In my 29g, I have some Java Fern, thats it. It's a low light setup, I dont even know how many watts, just using the bulb that came with the hood. I want to add some more low light plants. Will they grow? What kind of plants will grow in this setup? It's my Jewel Cichlid tank, so there will be some current.

I need you ElTwitcho!









--Dan


----------



## Sheppard (Jul 8, 2004)

dude your going to have to be more specific.

we can't tell you what you can grow in that tank untill we have a rough estimate of how many watts you have running on your lights.

if you are using the light setup that came with your tank, chances are it isn't near enough watts of what you need to grow anything.

80 watts of light would do pretty well on your tank. 
you could grow alot of plants with that.


----------



## Guest (Mar 14, 2005)

Thats why I was asking about low light plants. I cant afford to set up more lights right now.

--Dan


----------



## antreas21 (Aug 16, 2004)

i think you bulb is 20 watts that doesnt even make 1wpg.i dont think you can grow succesfully plants with that light but maybe you can try some anubias, cabomba, and some moss.you will see new growth from the plants but it will be very slow and limited.good luck.


----------



## elTwitcho (Jun 22, 2004)

As was said, I don't know if there's much that will go in that lighting setup. Your light is at least a fluorescent strip and not incandescent though, right?

If it is a fluorescent strip, you can try some anubias and maybe java moss in adition to what you already have, but it's really low lighting so I wouldn't put out too much money because I don't think you'll have a very good amount of success.


----------



## carisma02uk (Aug 1, 2004)

ok i have the same sized tank a 15watt light and a DIY co2 system (see my diy link below this thread).
i use liquid fertiliser and soon a new substraight,
i have growth on high light plants of upto 5 square inches per week.
if you set it up right it can work you need to find the equlibrium.

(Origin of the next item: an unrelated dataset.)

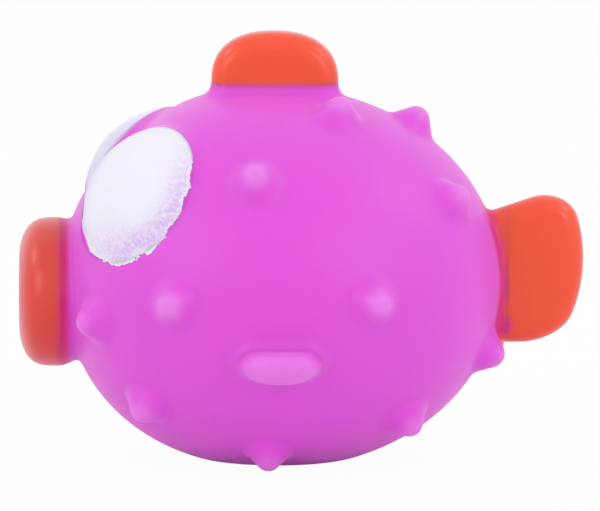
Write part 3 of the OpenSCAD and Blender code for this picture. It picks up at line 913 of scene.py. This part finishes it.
def sprayed(tree, scene, form, place):
    """Colour of the vinyl and the paint on it at any place, with painted highlight and shade, and the shares
    of orange and of white there.
    """
    paint = scene.fish_paint
    x, y, z = tree.parts(place)
    dark, light = tuple(c * 0.97 for c in paint.pink), tuple(min(c * 1.03, 1) for c in paint.pink)
    skin = tree.mix(0.5 + tree.noise(place, 90, 2.0) * 0.5, dark, light)
    drift = tree.noise(place, 260, 2.0) * 0.8 * MM
    # Painted highlight: the vinyl is painted paler at the nubs' tips and the pectoral fins, for the light
    # that glints on them and shines through their thin vinyl
    height = egg_height(tree, place, form)
    on_fin = tree.fall(abs(z - form.pectoral_high[2] + 3 * MM), *FIN_FACES)
    on_fin = on_fin * tree.fall(abs(x - form.pectoral_middle), *FIN_ENDS)
    painted_highlight = tree.step(height, *NUB_HIGHLIGHT) * 0.5 * (1 - on_fin) + on_fin * tree.step(height, *FIN_HIGHLIGHT) * 0.4
    skin = tree.mix(painted_highlight, skin, paint.pale_pink_highlight)
    # Dorsal fin: a crisp masked edge with a thin line of sprayed haze under it
    up = z - form.dorsal_low[2] + drift * 0.3
    skin = tree.mix(tree.step(up, *DORSAL_HAZE) * 0.5, skin, paint.deep_pink)
    dorsal = tree.step(up, *DORSAL_PAINT)
    skin = tree.mix(dorsal, skin, paint.orange)
    # Tail: the paint starts where the plate leaves the body, in a halo of deep pink
    low, high = form.tail_low, form.tail_high
    off = height + drift
    behind = tree.step(x - low[0], *TAIL_FRONT)
    aside = abs(y) - high[1] + 1 * MM
    aloft = abs(z - (low[2] + high[2]) / 2) - (high[2] - low[2]) / 2 + 2 * MM
    beside = tree.length(aside.math("MAXIMUM", 0), aloft.math("MAXIMUM", 0))
    halo = behind * tree.fall(beside, *TAIL_HALO) * tree.step(off, *TAIL_HAZE)
    skin = tree.mix(halo * 0.9, skin, paint.deep_pink)
    # The nubs under the root kept the spray off its lowest end
    root = form.middle[0] + form.body.rear
    sprayed_on = tree.step(tree.length(x - root, z - low[2] - MISSED_RISE) + drift, *MISSED_SPOT)
    tail = behind * tree.fall(abs(y) - high[1], *TAIL_FLANK) * sprayed_on * tree.step(off, *TAIL_PAINT)
    skin = tree.mix(tail, skin, paint.orange)
    # Lips: red orange that runs out over deep pink
    ahead = form.lips_high[0] - x + drift * 0.4
    skin = tree.mix(tree.step(ahead, *LIPS_HAZE), skin, paint.deep_pink)
    lips = tree.step(ahead, *LIPS_PAINT)
    skin = tree.mix(lips, skin, paint.red_orange)
    # Eyes: white with pink showing through its thin rear edge, and painted shade on the flank towards the
    # forehead
    white, flank, thin = white_share(tree, place, form)
    skin = tree.mix(white, skin, tree.mix(thin, tree.mix(flank, paint.white, paint.eye_flank_shade), paint.lilac))
    return skin, dorsal.math("MAXIMUM", tail).math("MAXIMUM", lips), white


# Attribute of a piece's mesh that keeps where each point of it was moulded
PLACE = "moulded_place"

# How strong the soft bloom is on each kind of vinyl, and how far red, green and blue light spread in it
VINYL = {
    "pink_vinyl": (0.35, (1, 0.6, 0.9)),
    "orange_paint": (0.2, (1, 0.6, 0.9)),
    "red_orange_paint": (0.2, (1, 0.6, 0.9)),
    "white_paint": (0, (1, 1, 0.6)),
}


def vinyl_material(scene, name):
    """Soft moulded vinyl with the sprayed paint that lies on it."""
    material, tree, shader = new_material(name)
    if not tree:
        return material
    sheen, glow = VINYL[name]
    place = tree.node("ShaderNodeAttribute", {"attribute_name": PLACE}, None, "Vector")
    skin, orange, white = sprayed(tree, scene, FishForm(scene), place)
    # The vinyl is a little uneven, the orange paint is pebbled and the white paint is chalky
    uneven = tree.noise(place, 160, 2.0) * 0.06 * MM
    pebbles = tree.noise(place, 1500, 3.0) * (0.008 + orange * 0.022 + white * 0.06) * MM
    tree.fill(shader.inputs, {
        "Base Color": skin,
        "Roughness": 0.42 - orange * 0.06 + white * 0.2 + tree.noise(place, 700, 3.0) * 0.08,
        "Coat Weight": orange * 0.45,
        "Normal": tree.bump(uneven + pebbles, 0.5),
        "Subsurface Weight": 0.6,
        "Subsurface Scale": 2.5 * MM,
        "Subsurface Radius": glow,
        "Sheen Weight": sheen,
        "Sheen Roughness": 0.5,
        "Sheen Tint": (*scene.fish_paint.bloom, 1),
        "Coat Roughness": 0.24,
    })
    return material


def black_material(scene):
    """Glossy black paint of the pupils."""
    material, tree, shader = new_material("black_paint")
    if tree:
        place = tree.node("ShaderNodeTexCoord", None, None, "Object")
        black = scene.fish_paint.black
        tree.fill(shader.inputs, {
            "Base Color": tree.mix(tree.noise(place, 900, 2.0) + 0.5, black, tuple(c * 1.6 for c in black)),
            "Roughness": 0.3 + tree.noise(place, 1400, 2.0) * 0.15,
        })
    return material


def plastic_material(name, base, gloss, grain):
    """Moulded plastic of the squeaker, with a fine moulded grain."""
    material, tree, shader = new_material(name)
    if tree:
        place = tree.node("ShaderNodeTexCoord", None, None, "Object")
        tree.fill(shader.inputs, {
            "Base Color": tree.mix(tree.noise(place, 400, 3.0) + 0.5, tuple(c * 0.93 for c in base), base),
            "Roughness": gloss + tree.noise(place, 1100, 3.0) * 0.14,
            "Normal": tree.bump(tree.noise(place, grain, 2.0) * 0.02 * MM, 0.4),
        })
    return material


MADE = {}


def moulding(context):
    """The skin, moulded the first time that a piece asks for it."""
    if "skin" not in MADE:
        MADE["skin"] = Moulding(context.scene)
    return MADE["skin"]


def add_piece(context, node, slot, name, body="body", extra=None):
    """Moulds a CAD node's share of the skin, which takes the node's place and rides on its body."""
    skin = moulding(context)
    mesh = skin.piece(node, skin.form.body.wall, extra)
    # The paint keeps to the places where it was sprayed, which the mesh keeps as an attribute
    places = np.empty(len(mesh.vertices) * 3)
    mesh.vertices.foreach_get("co", places)
    mesh.attributes.new(PLACE, "FLOAT_VECTOR", "POINT").data.foreach_set("vector", places)
    mesh.materials.append(vinyl_material(context.scene, slot) if slot in VINYL
                          else black_material(context.scene))
    made = shown(name, mesh)
    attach(made, body)
    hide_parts(node)
    if body == "body":
        travel = max(next(joint for joint in frame["joints"] if joint["name"] == "press")["range_m"])
        top = box_of("dorsal_fin")[0][2]
        1 - travel / top
        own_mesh(made)


# Each lamp's place from the middle of the fish, right, back and up, and its width, in metres
FRONT_LAMP = (0.5, -0.6, 0.3, 0.4)
SIDE_LAMP = (0.55, -0.05, 0.52, 0.24)
# How far the floor reaches to each side, and how much of its own white the camera sees
FLOOR_REACH = 3.0
FLOOR_WHITE = 0.96


class FISH_OT_stage(Operator):
    """Adds the pale floor, the soft light and the camera"""

    bl_idname = "bath_fish.stage"
    bl_label = "Stage"

    def execute(self, context):
        stage, form = context.scene.fish_stage, FishForm(context.scene)
        context.scene.view_settings.view_transform = "Standard"
        self.floor()
        self.sky(context.scene, stage)
        middle = Vector(form.middle)
        for side, name in ((-1, "left"), (1, "right")):
            self.lamp(f"front_{name}_lamp", side, middle, FRONT_LAMP, stage.key)
            self.lamp(f"side_{name}_lamp", side, middle, SIDE_LAMP, stage.side)
        self.camera(context.scene, stage, middle)
        return {"FINISHED"}

    def floor(self):
        """A wide floor that is white to the camera and keeps the fish's shadow."""
        corners = [(x * FLOOR_REACH, y * FLOOR_REACH, 0) for x, y in ((-1, -1), (1, -1), (1, 1), (-1, 1))]
        mesh = bpy.data.meshes.new("floor")
        mesh.from_pydata(corners, [], [(0, 1, 2, 3)])
        floor = shown("floor", mesh)
        material, tree, shader = new_material("pale_floor")
        tree.fill(shader.inputs, {"Base Color": (0.9, 0.9, 0.9, 1), "Roughness": 0.9})
        camera = tree.node("ShaderNodeLightPath", None, None, "Is Camera Ray")
        glow = tree.node("ShaderNodeEmission", None, {"Color": (1, 1, 1, 1), "Strength": 1.0})
        lit = Value(tree, shader.outputs[0])
        seen = tree.node("ShaderNodeMixShader", None, {0: camera * FLOOR_WHITE, 1: lit, 2: glow})
        tree.fill(material.node_tree.nodes["Material Output"].inputs, {"Surface": seen})
        mesh.materials.append(material)

    def sky(self, scene, stage):
        """An even sky, white where it is seen or mirrored."""
        world = bpy.data.worlds.new("studio_sky")
        scene.world = world
        world.use_nodes = True
        tree = Tree(world.node_tree)
        camera, glossy, clear = (tree.node("ShaderNodeLightPath", None, None, f"Is {kind} Ray")
                                 for kind in ("Camera", "Glossy", "Transmission"))
        seen = (camera + glossy + clear).math("MINIMUM", 1)
        tree.fill(world.node_tree.nodes["Background"].inputs,
                  {"Color": (1, 1, 1, 1), "Strength": seen * (1 - stage.sky) + stage.sky})

    def lamp(self, name, side, target, lamp, power):
        """A soft square lamp that shines on its target, where a side of -1 mirrors it to the left."""
        right, back, up, width = lamp
        away = Vector((right * side, back, up))
        data = bpy.data.lights.new(name, "AREA")
        data.shape, data.size, data.energy = "SQUARE", width, power
        lamp = shown(name, data)
        lamp.location = target + away
        lamp.rotation_euler = (-away).to_track_quat("-Z", "Y").to_euler()

    def camera(self, scene, stage, middle):
        """The camera, which looks at the left side from a little above."""
        data = bpy.data.cameras.new("camera")
        camera = shown("camera", data)
        back = Vector((0, -math.cos(stage.elevation), math.sin(stage.elevation)))
        up = Vector((0, math.sin(stage.elevation), math.cos(stage.elevation)))
        aim = middle + Vector((stage.aim_right, 0, 0)) + up * stage.aim_up
        camera.location = aim + back * stage.distance
        camera.rotation_euler = (-back).to_track_quat("-Z", "Y").to_euler()
        data.lens = data.sensor_width * stage.distance / stage.view_width
        data.clip_start, data.clip_end = stage.distance / 10, stage.distance * 20
        scene.camera = camera


class FISH_OT_body(Operator):
    """Moulds the hollow vinyl body with its nubs and the stepped hole for the squeaker"""

    bl_idname = "bath_fish.body"
    bl_label = "Body"

    def execute(self, context):
        MADE.pop("skin", None)
        ring = socket_ring(FishForm(context.scene))
        add_piece(context, "body_shell", "pink_vinyl", "body_skin", extra=ring)
        return {"FINISHED"}


class FISH_OT_fins(Operator):
    """Moulds the dorsal fin and the tail"""

    bl_idname = "bath_fish.fins"
    bl_label = "Dorsal fin and tail"

    def execute(self, context):
        for node, body in (("dorsal_fin", "back"), ("tail_fin", "body")):
            add_piece(context, node, "orange_paint", node + "_skin", body)
        return {"FINISHED"}


class FISH_OT_pectoral_fins(Operator):
    """Moulds the two pectoral fins"""

    bl_idname = "bath_fish.pectoral_fins"
    bl_label = "Pectoral fins"

    def execute(self, context):
        for node in ("left_pectoral_fin", "right_pectoral_fin"):
            add_piece(context, node, "pink_vinyl", node + "_skin")
        return {"FINISHED"}


class FISH_OT_lips(Operator):
    """Moulds the round lips and their dished mouth"""

    bl_idname = "bath_fish.lips"
    bl_label = "Lips"

    def execute(self, context):
        add_piece(context, "lips", "red_orange_paint", "lips_skin")
        return {"FINISHED"}


class FISH_OT_eyes(Operator):
    """Moulds the domed eyes and paints their pupils"""

    bl_idname = "bath_fish.eyes"
    bl_label = "Eyes"

    def execute(self, context):
        for side in ("left", "right"):
            add_piece(context, side + "_eye", "white_paint", side + "_eye_skin")
            add_piece(context, side + "_pupil", "black_paint", side + "_pupil_paint")
        return {"FINISHED"}


class FISH_OT_squeaker(Operator):
    """Finishes the squeaker and its reed unit"""

    bl_idname = "bath_fish.squeaker"
    bl_label = "Squeaker"

    def execute(self, context):
        paint = context.scene.fish_paint
        # The halves of the reed unit are a little darker than the housing and than each other
        holder, clamp = ([c * share for c in paint.nylon] for share in (0.9, 0.8))
        finishes = {
            "squeaker_housing": plastic_material("squeaker_plastic", paint.nylon, 0.42, 900),
            "reed_holder": plastic_material("reed_unit_plastic", holder, 0.5, 1200),
            "reed_clamp": plastic_material("reed_clamp_plastic", clamp, 0.5, 1200),
            "reed": plastic_material("reed_film", paint.film, 0.25, 2000),
        }
        for node, material in finishes.items():
            slots = frame["nodes"][node].data.materials
            slots.clear()
            slots.append(material)
        return {"FINISHED"}


GROUPS = {"fish_body": FishBody, "fish_nubs": FishNubs, "fish_fins": FishFins, "fish_eyes": FishEyes,
          "fish_paint": FishPaint, "fish_stage": FishStage}
STEPS = [FISH_OT_stage, FISH_OT_body, FISH_OT_fins, FISH_OT_pectoral_fins, FISH_OT_lips, FISH_OT_eyes,
         FISH_OT_squeaker]


class FISH_PT_sidebar(Panel):
    """Sizes, colours and steps of the bath fish"""

    bl_idname = "FISH_PT_sidebar"
    bl_label = "Bath Fish"
    bl_space_type = "VIEW_3D"
    bl_region_type = "UI"
    bl_category = "Bath Fish"

    def draw(self, context):
        for name, group in GROUPS.items():
            box = self.layout.box()
            box.label(text=group.__doc__)
            for setting in group.__annotations__:
                box.prop(getattr(context.scene, name), setting)
        for step in STEPS:
            self.layout.operator(step.bl_idname)


def register():
    for kind in [*GROUPS.values(), *STEPS, FISH_PT_sidebar]:
        bpy.utils.register_class(kind)
    for name, group in GROUPS.items():
        setattr(bpy.types.Scene, name, PointerProperty(type=group))


def unregister():
    for name in GROUPS:
        delattr(bpy.types.Scene, name)
    for kind in [FISH_PT_sidebar, *reversed(STEPS), *reversed(list(GROUPS.values()))]:
        bpy.utils.unregister_class(kind)


def main():
    """Makes the whole fish and its stage."""
    register()
    for step in STEPS:
        group, name = step.bl_idname.split(".")
        getattr(getattr(bpy.ops, group), name)()


if __name__ == "__main__":
    main()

OH LINE THE INSIDE OF YOUR LID WITH TIN FOIL SHINY SIDE OUT THIS WILL INTESIFY YOUR LIGHTING.


----------



## antreas21 (Aug 16, 2004)

15W?????with co2??thats very intresting........what high light plants you have that you grow with that kind of light?????well if you can do that i think many companies that provide us with lighting fixtures will be out of bussiness....LOL.


----------



## elTwitcho (Jun 22, 2004)

carisma02uk said:


> ok i have the same sized tank a 15watt light and a DIY co2 system (see my diy link below this thread).
> i use liquid fertiliser and soon a new substraight,
> i have growth on high light plants of upto 5 square inches per week.
> 
> [snapback]933219[/snapback]​


Wait and see about that though, high light plants in low light setups don't typically die right off, they grow long and unhealthy leaves to try and absorb as much light as possible before dying off. If you want to get huge growth out of your plants, turn the tank light off for 3 days, the plants will look ungainly and terrible but you will see growth.


----------



## Guest (Mar 14, 2005)

So wait. Could I just get a better bulb? That I can afford. Also, I will be building a plexi hood, so I could add a desk lamp as light. Would that help?

--Dan


----------